The gate 29 of the F.E.T. 30 is connected to continuously follow the voltage held by the capacitor 10, and since the F.E.T.'s are of the insulated-gate variety, the gate 29 draws no current from the storage capacitor 10. However, this voltage controls the potential appearing at the drain 31 of the F.E.T. 30. There is a signal polarity inversion between the gate and the drain. The voltage on the capacitor 10 can go either positive or negative with respect to ground, and assuming that a momentary negative voltage appears across the capacitor 10, the drain 31 will tend to go more positive with respect to ground, and therefore the drive at the lower intermediate terminal of the voltage divider which is connected to terminal -2 of the differential amplifier will be relatively more positive. Because of inversion in the amplifier 50 to the output at terminal -6 will go more negative, and the drive through wire 60 to the gate 35 of the F.E.T. 32 will also be more negative, thereby driving the lower intermediate terminal of the other voltage divider which is connected to input terminal -3 of the amplifier 50 more positive too. This drive acts like a negative feedback because it continuously seeks to reduce to zero the differential in input to the terminals -2 and -3. Thus, if the output voltage at 66 precisely equals the input voltage across the capacitor 10, the circuit will be perfectly balanced and no differential will exist since the voltage on input -3 will equal the voltage on input -2 of the differential amplifier 50. The amplifier 50 has a high gain for any differential level which momentarily exists between terminals -2 and -3. The particular amplifier module 50 illustrated in the drawing has adjustable frequency compensating terminals -1, 8 and 5, and suitable RC components are attached thereto as shown, including a resistor 62 and a capacitor 64 connected in series between terminals in series between terminals -1 and -8, and further including a capacitor 68 connected between output terminal -6 and compensating terminal -5. Suitable values for these compensating components are shown in the following table to cooperate with differential amplifier 50 to provide a working embodiment.

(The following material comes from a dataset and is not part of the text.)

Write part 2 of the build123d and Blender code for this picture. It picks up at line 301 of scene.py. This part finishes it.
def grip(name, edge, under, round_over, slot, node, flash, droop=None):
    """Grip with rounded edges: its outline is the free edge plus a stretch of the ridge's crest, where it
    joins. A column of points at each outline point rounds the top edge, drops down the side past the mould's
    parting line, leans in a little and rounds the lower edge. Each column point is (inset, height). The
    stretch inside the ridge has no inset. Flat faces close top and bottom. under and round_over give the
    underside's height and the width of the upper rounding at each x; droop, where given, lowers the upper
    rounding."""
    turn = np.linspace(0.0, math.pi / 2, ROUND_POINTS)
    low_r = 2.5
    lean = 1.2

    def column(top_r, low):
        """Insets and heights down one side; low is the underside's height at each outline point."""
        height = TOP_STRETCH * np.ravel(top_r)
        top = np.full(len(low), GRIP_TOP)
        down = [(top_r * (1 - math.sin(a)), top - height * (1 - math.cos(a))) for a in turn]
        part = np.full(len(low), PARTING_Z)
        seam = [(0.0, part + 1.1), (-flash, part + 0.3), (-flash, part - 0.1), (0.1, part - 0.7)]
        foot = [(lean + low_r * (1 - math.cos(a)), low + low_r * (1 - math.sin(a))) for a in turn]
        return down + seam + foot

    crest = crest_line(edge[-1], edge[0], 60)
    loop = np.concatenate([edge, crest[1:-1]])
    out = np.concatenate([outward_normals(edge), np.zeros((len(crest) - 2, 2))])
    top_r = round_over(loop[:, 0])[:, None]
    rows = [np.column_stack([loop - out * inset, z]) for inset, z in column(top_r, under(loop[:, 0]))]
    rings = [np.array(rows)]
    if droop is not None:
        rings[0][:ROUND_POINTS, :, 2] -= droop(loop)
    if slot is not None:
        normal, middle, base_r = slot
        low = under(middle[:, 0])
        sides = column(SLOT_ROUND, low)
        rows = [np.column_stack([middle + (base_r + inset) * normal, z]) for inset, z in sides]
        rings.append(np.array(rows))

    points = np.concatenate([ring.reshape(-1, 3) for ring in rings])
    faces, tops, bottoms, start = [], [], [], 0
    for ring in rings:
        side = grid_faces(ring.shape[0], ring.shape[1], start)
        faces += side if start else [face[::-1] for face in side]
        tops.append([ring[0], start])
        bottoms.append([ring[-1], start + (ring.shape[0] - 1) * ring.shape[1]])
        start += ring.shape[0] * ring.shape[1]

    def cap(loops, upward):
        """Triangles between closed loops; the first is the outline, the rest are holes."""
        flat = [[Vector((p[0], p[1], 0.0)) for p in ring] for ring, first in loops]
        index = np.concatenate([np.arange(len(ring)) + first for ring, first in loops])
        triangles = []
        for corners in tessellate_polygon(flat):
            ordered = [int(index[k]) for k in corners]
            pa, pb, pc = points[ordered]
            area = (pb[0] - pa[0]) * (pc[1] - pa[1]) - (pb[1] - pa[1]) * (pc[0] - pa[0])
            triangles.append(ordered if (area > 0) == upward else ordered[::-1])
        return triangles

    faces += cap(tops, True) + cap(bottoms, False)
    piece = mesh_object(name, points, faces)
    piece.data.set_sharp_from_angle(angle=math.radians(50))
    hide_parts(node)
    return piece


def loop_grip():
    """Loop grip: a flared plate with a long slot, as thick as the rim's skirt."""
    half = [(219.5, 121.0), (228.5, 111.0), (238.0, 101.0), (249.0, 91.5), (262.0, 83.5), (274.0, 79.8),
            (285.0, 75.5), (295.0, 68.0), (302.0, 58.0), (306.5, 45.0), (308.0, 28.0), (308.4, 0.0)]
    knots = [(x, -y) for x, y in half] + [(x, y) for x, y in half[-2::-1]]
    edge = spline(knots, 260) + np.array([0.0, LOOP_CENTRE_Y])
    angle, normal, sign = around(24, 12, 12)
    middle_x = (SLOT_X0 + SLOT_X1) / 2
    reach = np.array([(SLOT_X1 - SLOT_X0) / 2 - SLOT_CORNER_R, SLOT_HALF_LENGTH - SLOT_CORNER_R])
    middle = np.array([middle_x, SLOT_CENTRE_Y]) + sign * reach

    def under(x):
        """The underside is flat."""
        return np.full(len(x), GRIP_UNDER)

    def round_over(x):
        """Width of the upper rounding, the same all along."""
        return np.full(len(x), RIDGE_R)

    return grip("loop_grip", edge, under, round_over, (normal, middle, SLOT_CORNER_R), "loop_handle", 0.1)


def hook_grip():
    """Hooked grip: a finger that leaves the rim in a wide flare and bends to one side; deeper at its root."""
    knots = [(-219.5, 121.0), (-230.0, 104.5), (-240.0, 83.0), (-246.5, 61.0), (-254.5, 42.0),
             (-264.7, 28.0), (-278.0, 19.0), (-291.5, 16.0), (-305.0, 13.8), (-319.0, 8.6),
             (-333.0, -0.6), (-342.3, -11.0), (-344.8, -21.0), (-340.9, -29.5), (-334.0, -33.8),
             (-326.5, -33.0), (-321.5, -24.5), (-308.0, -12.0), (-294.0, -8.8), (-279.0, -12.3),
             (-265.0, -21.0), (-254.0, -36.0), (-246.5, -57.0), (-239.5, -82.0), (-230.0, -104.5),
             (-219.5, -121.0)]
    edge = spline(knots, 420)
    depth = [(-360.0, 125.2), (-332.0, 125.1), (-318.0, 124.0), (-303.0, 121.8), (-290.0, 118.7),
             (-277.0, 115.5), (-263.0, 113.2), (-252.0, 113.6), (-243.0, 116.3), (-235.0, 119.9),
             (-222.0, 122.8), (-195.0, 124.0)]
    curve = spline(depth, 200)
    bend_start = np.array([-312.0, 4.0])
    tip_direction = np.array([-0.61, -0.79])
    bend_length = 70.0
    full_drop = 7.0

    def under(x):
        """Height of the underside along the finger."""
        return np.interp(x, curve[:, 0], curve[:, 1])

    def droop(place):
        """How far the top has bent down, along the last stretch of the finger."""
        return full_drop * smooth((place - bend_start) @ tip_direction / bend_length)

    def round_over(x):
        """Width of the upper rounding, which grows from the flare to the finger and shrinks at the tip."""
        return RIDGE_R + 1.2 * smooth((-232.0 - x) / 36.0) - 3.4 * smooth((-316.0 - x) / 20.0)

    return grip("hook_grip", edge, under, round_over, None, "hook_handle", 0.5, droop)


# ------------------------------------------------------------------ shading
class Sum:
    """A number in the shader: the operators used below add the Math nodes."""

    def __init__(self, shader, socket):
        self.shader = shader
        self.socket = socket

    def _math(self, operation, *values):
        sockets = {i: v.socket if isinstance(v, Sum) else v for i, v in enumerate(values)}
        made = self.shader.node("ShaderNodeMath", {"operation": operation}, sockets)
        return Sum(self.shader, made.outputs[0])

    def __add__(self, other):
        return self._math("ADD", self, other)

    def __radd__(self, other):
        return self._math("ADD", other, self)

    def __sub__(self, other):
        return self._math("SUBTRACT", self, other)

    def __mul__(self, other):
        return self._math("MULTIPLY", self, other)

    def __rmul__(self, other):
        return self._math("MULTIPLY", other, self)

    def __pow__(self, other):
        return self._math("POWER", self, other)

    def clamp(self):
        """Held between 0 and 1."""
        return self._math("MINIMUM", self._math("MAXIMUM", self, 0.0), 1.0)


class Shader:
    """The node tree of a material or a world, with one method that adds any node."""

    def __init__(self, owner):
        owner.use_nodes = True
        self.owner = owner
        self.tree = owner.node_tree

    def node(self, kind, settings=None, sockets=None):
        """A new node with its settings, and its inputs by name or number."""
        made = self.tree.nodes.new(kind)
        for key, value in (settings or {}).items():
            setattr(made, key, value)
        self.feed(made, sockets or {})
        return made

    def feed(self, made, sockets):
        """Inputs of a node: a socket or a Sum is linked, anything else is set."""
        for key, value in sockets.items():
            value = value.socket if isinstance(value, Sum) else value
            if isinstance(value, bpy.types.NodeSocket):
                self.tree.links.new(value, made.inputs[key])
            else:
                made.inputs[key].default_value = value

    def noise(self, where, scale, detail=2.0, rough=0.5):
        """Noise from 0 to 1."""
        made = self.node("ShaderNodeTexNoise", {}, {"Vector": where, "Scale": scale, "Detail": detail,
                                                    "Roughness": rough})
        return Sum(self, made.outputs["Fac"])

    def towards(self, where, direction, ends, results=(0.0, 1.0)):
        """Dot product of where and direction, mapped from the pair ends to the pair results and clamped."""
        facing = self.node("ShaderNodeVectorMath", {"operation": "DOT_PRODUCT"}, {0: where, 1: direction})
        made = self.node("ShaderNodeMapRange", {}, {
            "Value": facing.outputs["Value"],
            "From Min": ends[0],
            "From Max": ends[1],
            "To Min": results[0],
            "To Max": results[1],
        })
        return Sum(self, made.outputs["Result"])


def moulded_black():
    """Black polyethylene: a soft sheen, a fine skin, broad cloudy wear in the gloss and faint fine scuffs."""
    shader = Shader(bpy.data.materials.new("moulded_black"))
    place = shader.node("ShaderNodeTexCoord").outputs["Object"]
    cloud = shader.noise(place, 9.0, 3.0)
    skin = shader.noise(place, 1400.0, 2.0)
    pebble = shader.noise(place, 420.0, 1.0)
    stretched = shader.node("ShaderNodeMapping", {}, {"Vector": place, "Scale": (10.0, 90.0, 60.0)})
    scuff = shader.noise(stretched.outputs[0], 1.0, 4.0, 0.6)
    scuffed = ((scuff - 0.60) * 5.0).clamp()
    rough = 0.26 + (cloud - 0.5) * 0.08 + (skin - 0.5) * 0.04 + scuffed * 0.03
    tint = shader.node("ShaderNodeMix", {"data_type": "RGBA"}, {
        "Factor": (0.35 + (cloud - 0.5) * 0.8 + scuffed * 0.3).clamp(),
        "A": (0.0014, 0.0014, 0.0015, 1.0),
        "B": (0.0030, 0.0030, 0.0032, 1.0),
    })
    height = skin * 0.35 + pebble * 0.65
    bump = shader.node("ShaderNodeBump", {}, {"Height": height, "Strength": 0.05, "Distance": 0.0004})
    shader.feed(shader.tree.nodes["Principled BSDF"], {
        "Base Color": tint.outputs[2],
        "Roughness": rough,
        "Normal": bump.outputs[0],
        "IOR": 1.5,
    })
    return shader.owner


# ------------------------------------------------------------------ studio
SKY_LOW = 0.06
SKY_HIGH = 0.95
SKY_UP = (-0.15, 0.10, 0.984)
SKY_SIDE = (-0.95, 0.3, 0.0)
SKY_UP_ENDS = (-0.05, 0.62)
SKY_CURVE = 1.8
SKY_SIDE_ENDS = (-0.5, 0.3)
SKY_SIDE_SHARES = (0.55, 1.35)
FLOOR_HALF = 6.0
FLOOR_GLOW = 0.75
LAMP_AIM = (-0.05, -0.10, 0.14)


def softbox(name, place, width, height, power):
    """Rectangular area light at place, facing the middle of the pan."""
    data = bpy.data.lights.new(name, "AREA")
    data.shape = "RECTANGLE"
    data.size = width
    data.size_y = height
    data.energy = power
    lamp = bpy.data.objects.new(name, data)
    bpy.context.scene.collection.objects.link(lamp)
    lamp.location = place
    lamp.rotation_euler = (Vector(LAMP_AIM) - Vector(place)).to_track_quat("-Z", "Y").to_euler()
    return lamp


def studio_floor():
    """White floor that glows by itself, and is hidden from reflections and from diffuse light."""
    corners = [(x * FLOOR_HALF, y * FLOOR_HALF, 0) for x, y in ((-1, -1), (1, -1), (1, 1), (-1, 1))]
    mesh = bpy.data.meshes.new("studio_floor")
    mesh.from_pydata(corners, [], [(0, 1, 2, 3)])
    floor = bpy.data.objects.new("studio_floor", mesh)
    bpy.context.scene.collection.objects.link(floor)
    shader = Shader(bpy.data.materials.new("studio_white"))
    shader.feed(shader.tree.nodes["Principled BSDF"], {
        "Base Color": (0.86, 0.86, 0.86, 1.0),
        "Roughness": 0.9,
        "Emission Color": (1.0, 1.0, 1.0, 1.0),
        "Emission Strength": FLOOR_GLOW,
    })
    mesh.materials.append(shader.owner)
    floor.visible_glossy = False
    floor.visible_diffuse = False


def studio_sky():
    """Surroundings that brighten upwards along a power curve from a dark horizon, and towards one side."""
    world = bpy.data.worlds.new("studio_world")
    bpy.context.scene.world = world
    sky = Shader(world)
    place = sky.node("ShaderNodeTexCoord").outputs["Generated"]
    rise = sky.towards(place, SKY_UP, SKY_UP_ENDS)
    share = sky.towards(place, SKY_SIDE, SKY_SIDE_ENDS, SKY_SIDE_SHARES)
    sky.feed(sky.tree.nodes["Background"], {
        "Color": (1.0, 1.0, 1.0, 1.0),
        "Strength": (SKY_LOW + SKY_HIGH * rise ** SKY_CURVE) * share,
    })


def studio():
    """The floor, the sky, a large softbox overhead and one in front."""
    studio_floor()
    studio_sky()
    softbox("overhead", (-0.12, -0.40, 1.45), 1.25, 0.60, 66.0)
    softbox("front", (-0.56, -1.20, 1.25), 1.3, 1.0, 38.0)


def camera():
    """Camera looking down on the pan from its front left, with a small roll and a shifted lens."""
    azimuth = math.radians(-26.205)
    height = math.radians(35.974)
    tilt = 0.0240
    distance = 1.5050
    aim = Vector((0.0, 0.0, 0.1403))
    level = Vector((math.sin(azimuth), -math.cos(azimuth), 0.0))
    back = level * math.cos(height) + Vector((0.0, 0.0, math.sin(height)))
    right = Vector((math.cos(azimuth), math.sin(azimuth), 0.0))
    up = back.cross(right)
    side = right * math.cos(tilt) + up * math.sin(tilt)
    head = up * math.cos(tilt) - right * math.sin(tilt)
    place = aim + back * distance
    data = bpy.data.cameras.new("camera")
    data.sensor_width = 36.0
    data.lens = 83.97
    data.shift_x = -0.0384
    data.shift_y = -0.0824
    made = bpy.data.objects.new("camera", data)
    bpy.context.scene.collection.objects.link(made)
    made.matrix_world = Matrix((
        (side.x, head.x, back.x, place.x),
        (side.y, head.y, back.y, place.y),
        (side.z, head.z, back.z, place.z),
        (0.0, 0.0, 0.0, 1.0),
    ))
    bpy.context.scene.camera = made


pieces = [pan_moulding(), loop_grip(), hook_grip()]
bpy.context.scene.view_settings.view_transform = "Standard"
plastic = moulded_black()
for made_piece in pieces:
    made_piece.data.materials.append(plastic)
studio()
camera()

Although the F.E.T.'s 30 and 32 are pretty well matched, and although 5 percent circuit components are used thru throughout, nevertheless practical circuitry will vary somewhat from ideal conditions. Therefore, a potentiometer 70 is placed across the positive and negative voltage supply 36, 42, and the wiper of the potentiometer 70 is connected through the resistor 72 to one of the voltage divider chains in the drain circuits of the F.E.T.'s 30 and 32. This potentiometer 70 is used to zero adjust the output 66 when the upper terminal of capacitor 10 is grounded, representing zero input voltage to the circuit.

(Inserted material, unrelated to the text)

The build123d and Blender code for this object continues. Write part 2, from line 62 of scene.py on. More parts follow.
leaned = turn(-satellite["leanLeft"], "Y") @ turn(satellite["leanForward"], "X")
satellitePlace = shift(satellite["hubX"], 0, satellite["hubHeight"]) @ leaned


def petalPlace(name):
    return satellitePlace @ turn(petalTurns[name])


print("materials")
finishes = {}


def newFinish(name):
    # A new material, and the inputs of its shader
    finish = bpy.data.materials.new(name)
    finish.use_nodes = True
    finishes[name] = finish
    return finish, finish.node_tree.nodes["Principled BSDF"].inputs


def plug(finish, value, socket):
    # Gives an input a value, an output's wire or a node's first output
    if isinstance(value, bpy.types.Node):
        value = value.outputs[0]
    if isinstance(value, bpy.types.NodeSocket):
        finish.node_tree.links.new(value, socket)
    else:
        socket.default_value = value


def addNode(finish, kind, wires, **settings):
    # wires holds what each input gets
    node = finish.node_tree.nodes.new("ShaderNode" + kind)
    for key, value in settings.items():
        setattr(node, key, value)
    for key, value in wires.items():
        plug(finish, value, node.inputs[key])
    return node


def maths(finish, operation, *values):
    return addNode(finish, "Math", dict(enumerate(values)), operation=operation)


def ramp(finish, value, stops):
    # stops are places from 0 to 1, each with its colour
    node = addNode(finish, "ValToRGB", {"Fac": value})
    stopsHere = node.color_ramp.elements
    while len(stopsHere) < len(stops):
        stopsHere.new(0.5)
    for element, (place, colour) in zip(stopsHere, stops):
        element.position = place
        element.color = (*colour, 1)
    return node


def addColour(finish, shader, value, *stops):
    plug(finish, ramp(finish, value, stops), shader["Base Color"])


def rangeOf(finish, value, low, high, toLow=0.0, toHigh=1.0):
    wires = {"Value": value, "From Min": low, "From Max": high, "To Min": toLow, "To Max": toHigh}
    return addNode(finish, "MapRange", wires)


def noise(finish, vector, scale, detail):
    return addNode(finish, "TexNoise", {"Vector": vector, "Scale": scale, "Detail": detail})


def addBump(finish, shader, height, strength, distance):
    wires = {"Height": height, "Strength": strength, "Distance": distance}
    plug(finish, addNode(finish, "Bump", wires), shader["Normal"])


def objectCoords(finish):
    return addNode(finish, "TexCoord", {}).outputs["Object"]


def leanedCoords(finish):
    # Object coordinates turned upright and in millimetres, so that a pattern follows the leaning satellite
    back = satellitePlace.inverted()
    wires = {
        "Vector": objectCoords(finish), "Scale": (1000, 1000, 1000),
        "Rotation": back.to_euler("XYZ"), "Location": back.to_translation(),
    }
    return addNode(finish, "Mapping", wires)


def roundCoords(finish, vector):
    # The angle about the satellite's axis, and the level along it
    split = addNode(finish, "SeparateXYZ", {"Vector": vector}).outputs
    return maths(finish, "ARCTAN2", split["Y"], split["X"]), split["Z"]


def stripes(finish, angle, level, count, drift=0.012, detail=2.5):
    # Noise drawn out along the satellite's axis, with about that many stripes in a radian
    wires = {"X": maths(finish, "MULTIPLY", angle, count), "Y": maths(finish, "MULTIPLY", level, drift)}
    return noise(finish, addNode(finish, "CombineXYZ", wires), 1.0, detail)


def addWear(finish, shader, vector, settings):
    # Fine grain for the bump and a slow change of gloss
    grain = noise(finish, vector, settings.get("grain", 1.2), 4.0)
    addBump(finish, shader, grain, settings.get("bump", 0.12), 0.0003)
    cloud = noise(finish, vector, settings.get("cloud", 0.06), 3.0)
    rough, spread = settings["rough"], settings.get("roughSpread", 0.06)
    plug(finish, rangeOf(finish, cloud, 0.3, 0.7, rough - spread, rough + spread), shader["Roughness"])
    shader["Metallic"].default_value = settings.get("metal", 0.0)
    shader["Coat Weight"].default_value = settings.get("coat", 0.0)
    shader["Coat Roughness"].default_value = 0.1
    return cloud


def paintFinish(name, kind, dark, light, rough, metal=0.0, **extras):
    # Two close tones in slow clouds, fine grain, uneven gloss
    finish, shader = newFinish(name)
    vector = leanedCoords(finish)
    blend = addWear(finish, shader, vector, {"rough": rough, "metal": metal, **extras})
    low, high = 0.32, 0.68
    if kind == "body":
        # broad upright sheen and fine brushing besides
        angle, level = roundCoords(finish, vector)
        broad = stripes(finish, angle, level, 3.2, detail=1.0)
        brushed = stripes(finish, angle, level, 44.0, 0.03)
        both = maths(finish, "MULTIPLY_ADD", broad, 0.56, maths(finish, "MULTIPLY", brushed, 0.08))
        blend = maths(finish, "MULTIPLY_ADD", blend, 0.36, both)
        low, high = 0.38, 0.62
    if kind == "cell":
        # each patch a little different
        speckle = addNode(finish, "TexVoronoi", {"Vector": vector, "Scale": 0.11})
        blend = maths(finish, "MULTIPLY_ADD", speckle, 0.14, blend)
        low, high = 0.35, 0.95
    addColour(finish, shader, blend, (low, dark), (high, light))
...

As mentioned above in the specification, F.E.T.'s suffer from two difficulties, namely nonlinearity of response, and temperature sensitivity. The latter is the reason why the two F.E.T.'s 30 and 32 are preferably mounted upon the same substrate 34 and are connected in a compensating circuit with the differential amplifier 50,. As long as the inputs to the amplifier 50 provide an output on wire 66 which is precisely equal to the input voltage to the gate 29 of the F.E.T. 30, the drive upon the gate 35 of the F.E.T. 32 will be the same magnitude and polarity as the drive from the capacitor 10, and therefore the input to terminal -3 of the differential amplifier 50 will be identical to the drive on terminal -2. On the other hand, if an error appears and the output on the wire 66 differs in magnitude or polarity from the input to the gate 29 of the transistor 30, the drive to the F.E.T. 32 will be different, and therefore a differential will exist between terminal -2 and terminal -3, and the output voltage 66 will adjust in a direction to remove the differential. This action of the differential amplifier will eliminate not only nonlinearities in the amplification of the F.E.T.'s, but in addition will eliminate variations caused by temperature changes, the present circuit being relatively insensitive to temperature changes because the amplification of both F.E.T.'s 30 and 32 will be similarly affected by changes in their temperature. The common connection of the sources at 38 to the common resistor 40 provides an additional degree of inverse feedback to the F.E.T.'s 30 and 32 to further match their gains.

Typical satisfactory circuit components are shown in the following table: ##SPC1##

This invention is not to be limited to the exact form shown in the drawing, for obviously changes can be made within the scope of the following claims.

Claims

I claim:

1. A circuit for sampling without loading an input voltage and for delivering an output voltage precisely matching the level of said input voltage, comprising:

a. plus and minus power supply means;

b. first and second field-effect transistors, each having a gate, and a source and drain path, the gate of the first transistor being connected to receive said input voltage;

c. differential amplifier means having two input terminals and an output delivering said output voltage;

d. coupling means comprising similar separate voltage divider means having end terminals connected across said power supply means and each having upper and lower intermediate terminals, the upper terminals being respectively connected to be driven by the source and drain paths of said transistors and the lower intermediate terminals being respectively connected to drive the respective input terminals of the differential amplifier means;

e. means directly coupling the output of the differential amplifier means to the gate of the second transistor; and

f. potentiometer means connected across said power supply means having a tap, and a resistor connected between said tap and the lower intermediate terminal of one of said voltage divider means, the tap on the potentiometer being adjustable to make the output voltage of the differential amplifier means equal to zero when said input voltage equals zero.